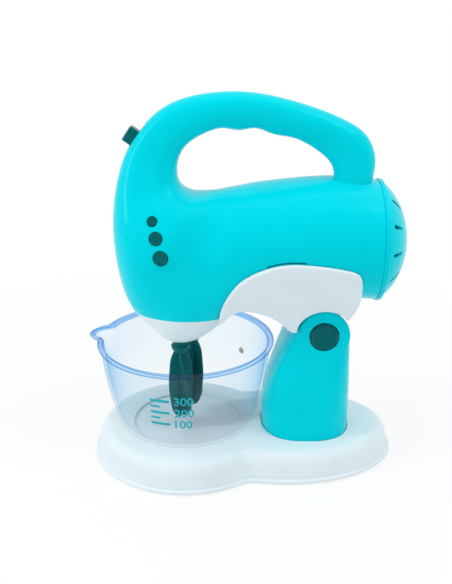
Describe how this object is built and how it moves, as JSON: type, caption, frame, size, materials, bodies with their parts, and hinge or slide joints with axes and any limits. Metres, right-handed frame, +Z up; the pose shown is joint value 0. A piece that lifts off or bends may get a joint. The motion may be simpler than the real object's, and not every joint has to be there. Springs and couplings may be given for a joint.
{
  "type": "toy stand mixer",
  "caption": "Toy stand mixer with a tilting lift-off head, hand grip, twin geared beaters, clear pouring bowl and two-lobed base.",
  "frame": {"origin": "on the ground, under the middle of the bounding box", "axes": "+Z up, +X towards the rear (the domed end and the column), -X towards the bowl and nose, -Y towards the side with the speed buttons"},
  "size_m": [0.1855, 0.113, 0.2165],
  "materials": {
    "turquoise_plastic": "glossy moulded turquoise plastic",
    "white_plastic": "semi-gloss white plastic",
    "teal_plastic": "glossy dark teal plastic",
    "clear_plastic": "clear plastic with a pale blue tint",
    "inner_plastic": "plain grey moulding",
    "gear_plastic": "natural acetal",
    "steel": "zinc-plated steel",
    "brass": "turned brass",
    "rubber": "soft pale grey rubber",
    "circuit_board": "resin board and switch housing",
    "cell_sleeve": "plain dark cell sleeve"
  },
  "bodies": {
    "stand": {"base_shell": "white_plastic", "base_bottom_plate": "white_plastic", "base_feet": "rubber", "base_screws": "steel", "column_near_shell": "turquoise_plastic", "column_far_shell": "turquoise_plastic", "column_screws": "steel", "pivot_pin": "steel", "pivot_button_spring": "steel"},
    "button": {"pivot_button": "teal_plastic"},
    "cradle": {"cradle_arm": "white_plastic"},
    "head": {"head_near_shell": "turquoise_plastic", "head_far_shell": "turquoise_plastic", "head_screws": "steel", "nose_cup": "white_plastic", "rear_cap": "turquoise_plastic", "gearbox_lower_plate": "inner_plastic", "gearbox_upper_plate": "inner_plastic", "reduction_axle": "steel", "motor_can": "steel", "battery_cells": "cell_sleeve", "battery_tray": "inner_plastic", "battery_contacts": "steel", "battery_door": "turquoise_plastic", "switch_body": "circuit_board", "button_board": "circuit_board"},
    "switch": {"switch_slider": "teal_plastic"},
    "key_small": {"speed_button_small": "teal_plastic"},
    "key_medium": {"speed_button_medium": "teal_plastic"},
    "key_large": {"speed_button_large": "teal_plastic"},
    "drive_near": {"beater_gear_near": "gear_plastic", "beater_near": "teal_plastic"},
    "drive_far": {"beater_gear_far": "gear_plastic", "beater_far": "teal_plastic"},
    "reduction": {"reduction_gear": "gear_plastic"},
    "motor_shaft": {"motor_pinion": "brass"},
    "bowl_body": {"bowl": "clear_plastic"}
  },
  "joints": [
    {"name": "cradle_tilt", "type": "hinge", "parent": "stand", "child": "cradle", "pos_m": [0.0468, 0, 0.083], "axis": [0, 1, 0], "range_deg": [0, 45]},
    {"name": "head_lift", "type": "slide", "parent": "cradle", "child": "head", "axis": [0, 0, 1], "range_m": [0, 0.06]},
    {"name": "button_press", "type": "slide", "parent": "stand", "child": "button", "axis": [0, 1, 0], "range_m": [0, 0.0022], "stiffness_N_per_m": 400, "springref_m": -0.001, "deforming": ["pivot_button_spring"]},
    {"name": "power_slide", "type": "slide", "parent": "head", "child": "switch", "axis": [0.5764, 0, 0.8172], "range_m": [0, 0.005]},
    {"name": "small_key_press", "type": "slide", "parent": "head", "child": "key_small", "axis": [0.1474, 0.9866, -0.0698], "range_m": [0, 0.0008], "stiffness_N_per_m": 300, "springref_m": -0.0006},
    {"name": "medium_key_press", "type": "slide", "parent": "head", "child": "key_medium", "axis": [0.1474, 0.9866, -0.0698], "range_m": [0, 0.0008], "stiffness_N_per_m": 300, "springref_m": -0.0006},
    {"name": "large_key_press", "type": "slide", "parent": "head", "child": "key_large", "axis": [0.1474, 0.9866, -0.0698], "range_m": [0, 0.0008], "stiffness_N_per_m": 300, "springref_m": -0.0006},
    {"name": "beater_near_spin", "type": "hinge", "parent": "head", "child": "drive_near", "pos_m": [-0.036, -0.0074, 0.08], "axis": [0, 0, 1], "continuous": true},
    {"name": "beater_far_spin", "type": "hinge", "parent": "head", "child": "drive_far", "pos_m": [-0.03, 0.0074, 0.08], "axis": [0, 0, 1], "continuous": true},
    {"name": "reduction_spin", "type": "hinge", "parent": "head", "child": "reduction", "pos_m": [-0.04357, 0.00693, 0.08], "axis": [0, 0, 1], "continuous": true},
    {"name": "motor_spin", "type": "hinge", "parent": "head", "child": "motor_shaft", "pos_m": [-0.03188, 0.00018, 0.08], "axis": [0, 0, 1], "continuous": true},
    {"name": "bowl_turn", "type": "hinge", "parent": "stand", "child": "bowl_body", "pos_m": [-0.033, 0, 0.017], "axis": [0, 0, 1], "range_deg": [-140, 140]}
  ],
  "couplings": [
    {"joint": "beater_far_spin", "follows": "beater_near_spin", "ratio": -1},
    {"joint": "reduction_spin", "follows": "beater_near_spin", "ratio": 1.4286},
    {"joint": "motor_spin", "follows": "beater_near_spin", "ratio": -4.0816}
  ]
}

□ □ □ □

Job → The lines above should be duplicated exactly.

Response below →
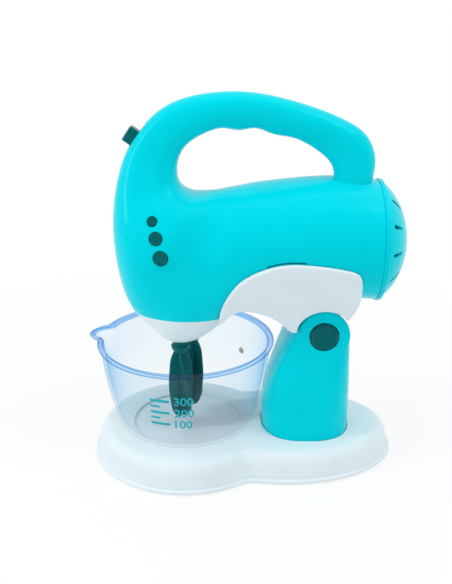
Describe how this object is built and how it moves, as JSON: type, caption, frame, size, materials, bodies with their parts, and hinge or slide joints with axes and any limits. Metres, right-handed frame, +Z up; the pose shown is joint value 0. A piece that lifts off or bends may get a joint. The motion may be simpler than the real object's, and not every joint has to be there. Springs and couplings may be given for a joint.
{
  "type": "toy stand mixer",
  "caption": "Toy stand mixer with a tilting lift-off head, hand grip, twin geared beaters, clear pouring bowl and two-lobed base.",
  "frame": {"origin": "on the ground, under the middle of the bounding box", "axes": "+Z up, +X towards the rear (the domed end and the column), -X towards the bowl and nose, -Y towards the side with the speed buttons"},
  "size_m": [0.1855, 0.113, 0.2165],
  "materials": {
    "turquoise_plastic": "glossy moulded turquoise plastic",
    "white_plastic": "semi-gloss white plastic",
    "teal_plastic": "glossy dark teal plastic",
    "clear_plastic": "clear plastic with a pale blue tint",
    "inner_plastic": "plain grey moulding",
    "gear_plastic": "natural acetal",
    "steel": "zinc-plated steel",
    "brass": "turned brass",
    "rubber": "soft pale grey rubber",
    "circuit_board": "resin board and switch housing",
    "cell_sleeve": "plain dark cell sleeve"
  },
  "bodies": {
    "stand": {"base_shell": "white_plastic", "base_bottom_plate": "white_plastic", "base_feet": "rubber", "base_screws": "steel", "column_near_shell": "turquoise_plastic", "column_far_shell": "turquoise_plastic", "column_screws": "steel", "pivot_pin": "steel", "pivot_button_spring": "steel"},
    "button": {"pivot_button": "teal_plastic"},
    "cradle": {"cradle_arm": "white_plastic"},
    "head": {"head_near_shell": "turquoise_plastic", "head_far_shell": "turquoise_plastic", "head_screws": "steel", "nose_cup": "white_plastic", "rear_cap": "turquoise_plastic", "gearbox_lower_plate": "inner_plastic", "gearbox_upper_plate": "inner_plastic", "reduction_axle": "steel", "motor_can": "steel", "battery_cells": "cell_sleeve", "battery_tray": "inner_plastic", "battery_contacts": "steel", "battery_door": "turquoise_plastic", "switch_body": "circuit_board", "button_board": "circuit_board"},
    "switch": {"switch_slider": "teal_plastic"},
    "key_small": {"speed_button_small": "teal_plastic"},
    "key_medium": {"speed_button_medium": "teal_plastic"},
    "key_large": {"speed_button_large": "teal_plastic"},
    "drive_near": {"beater_gear_near": "gear_plastic", "beater_near": "teal_plastic"},
    "drive_far": {"beater_gear_far": "gear_plastic", "beater_far": "teal_plastic"},
    "reduction": {"reduction_gear": "gear_plastic"},
    "motor_shaft": {"motor_pinion": "brass"},
    "bowl_body": {"bowl": "clear_plastic"}
  },
  "joints": [
    {"name": "cradle_tilt", "type": "hinge", "parent": "stand", "child": "cradle", "pos_m": [0.0468, 0, 0.083], "axis": [0, 1, 0], "range_deg": [0, 45]},
    {"name": "head_lift", "type": "slide", "parent": "cradle", "child": "head", "axis": [0, 0, 1], "range_m": [0, 0.06]},
    {"name": "button_press", "type": "slide", "parent": "stand", "child": "button", "axis": [0, 1, 0], "range_m": [0, 0.0022], "stiffness_N_per_m": 400, "springref_m": -0.001, "deforming": ["pivot_button_spring"]},
    {"name": "power_slide", "type": "slide", "parent": "head", "child": "switch", "axis": [0.5764, 0, 0.8172], "range_m": [0, 0.005]},
    {"name": "small_key_press", "type": "slide", "parent": "head", "child": "key_small", "axis": [0.1474, 0.9866, -0.0698], "range_m": [0, 0.0008], "stiffness_N_per_m": 300, "springref_m": -0.0006},
    {"name": "medium_key_press", "type": "slide", "parent": "head", "child": "key_medium", "axis": [0.1474, 0.9866, -0.0698], "range_m": [0, 0.0008], "stiffness_N_per_m": 300, "springref_m": -0.0006},
    {"name": "large_key_press", "type": "slide", "parent": "head", "child": "key_large", "axis": [0.1474, 0.9866, -0.0698], "range_m": [0, 0.0008], "stiffness_N_per_m": 300, "springref_m": -0.0006},
    {"name": "beater_near_spin", "type": "hinge", "parent": "head", "child": "drive_near", "pos_m": [-0.036, -0.0074, 0.08], "axis": [0, 0, 1], "continuous": true},
    {"name": "beater_far_spin", "type": "hinge", "parent": "head", "child": "drive_far", "pos_m": [-0.03, 0.0074, 0.08], "axis": [0, 0, 1], "continuous": true},
    {"name": "reduction_spin", "type": "hinge", "parent": "head", "child": "reduction", "pos_m": [-0.04357, 0.00693, 0.08], "axis": [0, 0, 1], "continuous": true},
    {"name": "motor_spin", "type": "hinge", "parent": "head", "child": "motor_shaft", "pos_m": [-0.03188, 0.00018, 0.08], "axis": [0, 0, 1], "continuous": true},
    {"name": "bowl_turn", "type": "hinge", "parent": "stand", "child": "bowl_body", "pos_m": [-0.033, 0, 0.017], "axis": [0, 0, 1], "range_deg": [-140, 140]}
  ],
  "couplings": [
    {"joint": "beater_far_spin", "follows": "beater_near_spin", "ratio": -1},
    {"joint": "reduction_spin", "follows": "beater_near_spin", "ratio": 1.4286},
    {"joint": "motor_spin", "follows": "beater_near_spin", "ratio": -4.0816}
  ]
}